__DATA BLOCK__.
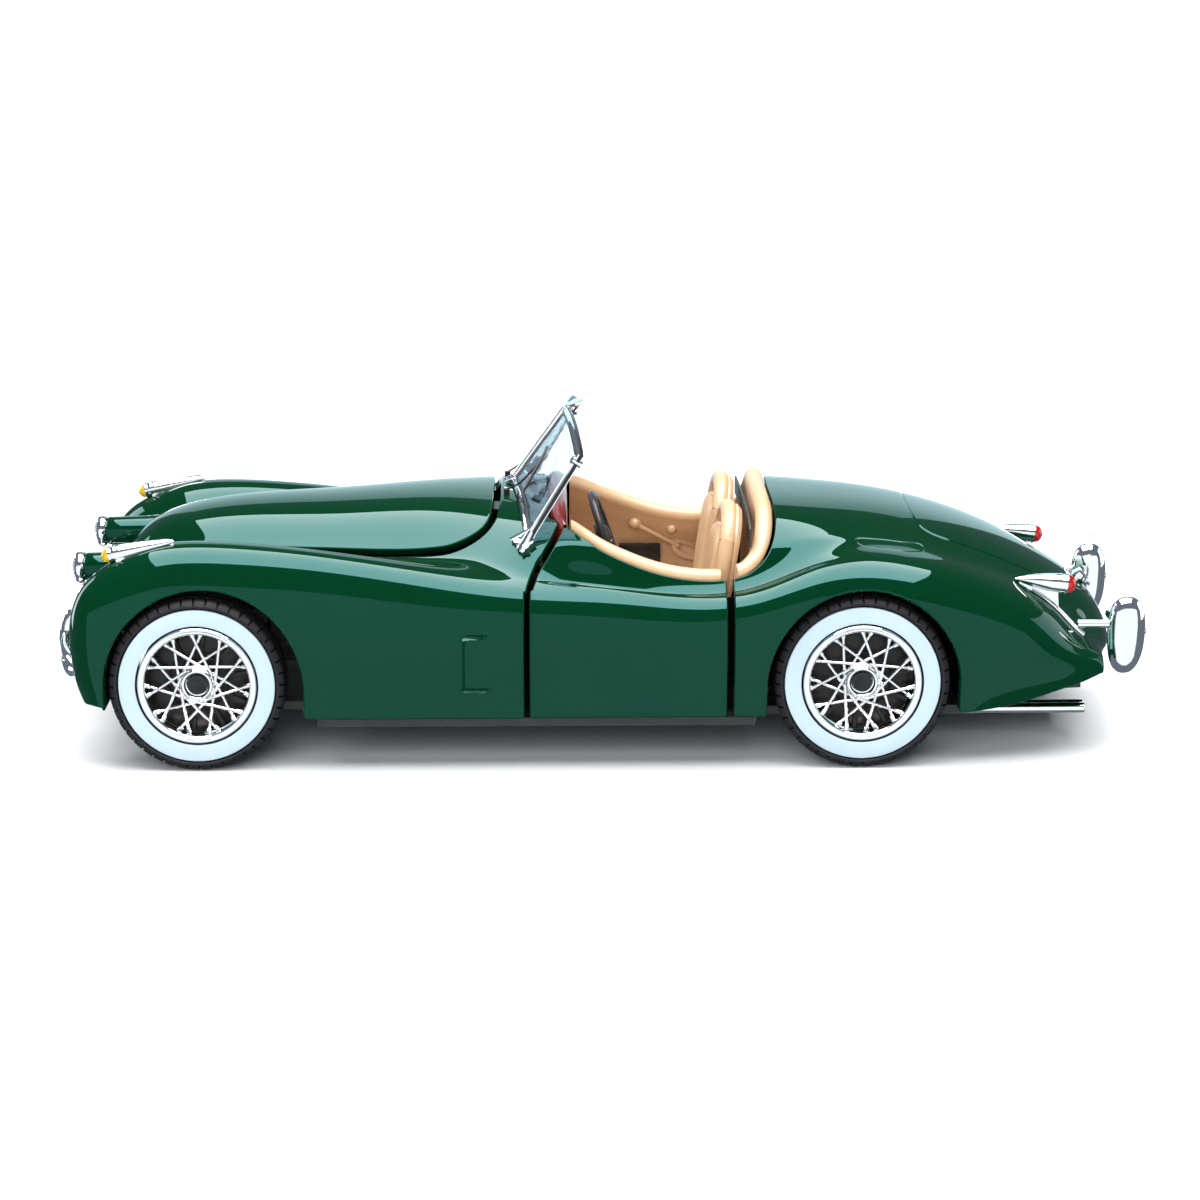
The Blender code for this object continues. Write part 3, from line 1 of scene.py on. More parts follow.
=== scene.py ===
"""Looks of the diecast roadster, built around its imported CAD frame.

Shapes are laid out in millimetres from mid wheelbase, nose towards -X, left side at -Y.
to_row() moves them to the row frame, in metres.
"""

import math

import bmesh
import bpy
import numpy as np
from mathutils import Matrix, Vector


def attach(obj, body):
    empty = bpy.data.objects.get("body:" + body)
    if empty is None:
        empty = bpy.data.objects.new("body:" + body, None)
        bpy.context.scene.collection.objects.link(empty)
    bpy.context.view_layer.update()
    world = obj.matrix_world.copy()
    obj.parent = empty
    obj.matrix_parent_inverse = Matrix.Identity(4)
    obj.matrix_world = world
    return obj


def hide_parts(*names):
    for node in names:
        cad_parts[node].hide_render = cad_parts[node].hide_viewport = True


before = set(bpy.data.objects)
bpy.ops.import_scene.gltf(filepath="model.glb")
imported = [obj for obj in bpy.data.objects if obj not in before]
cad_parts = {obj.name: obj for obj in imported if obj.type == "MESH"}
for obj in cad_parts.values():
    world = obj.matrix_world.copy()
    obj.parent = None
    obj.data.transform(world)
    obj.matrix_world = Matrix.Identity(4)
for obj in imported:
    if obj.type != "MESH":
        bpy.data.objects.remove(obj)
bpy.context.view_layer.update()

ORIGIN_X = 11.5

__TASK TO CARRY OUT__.
In the listing above, find the line containing "obj.data.transform(world)" and please quote exactly that line through the last one, and no other lines.

__THE OUTPUT__.
    obj.data.transform(world)
    obj.matrix_world = Matrix.Identity(4)
for obj in imported:
    if obj.type != "MESH":
        bpy.data.objects.remove(obj)
bpy.context.view_layer.update()

ORIGIN_X = 11.5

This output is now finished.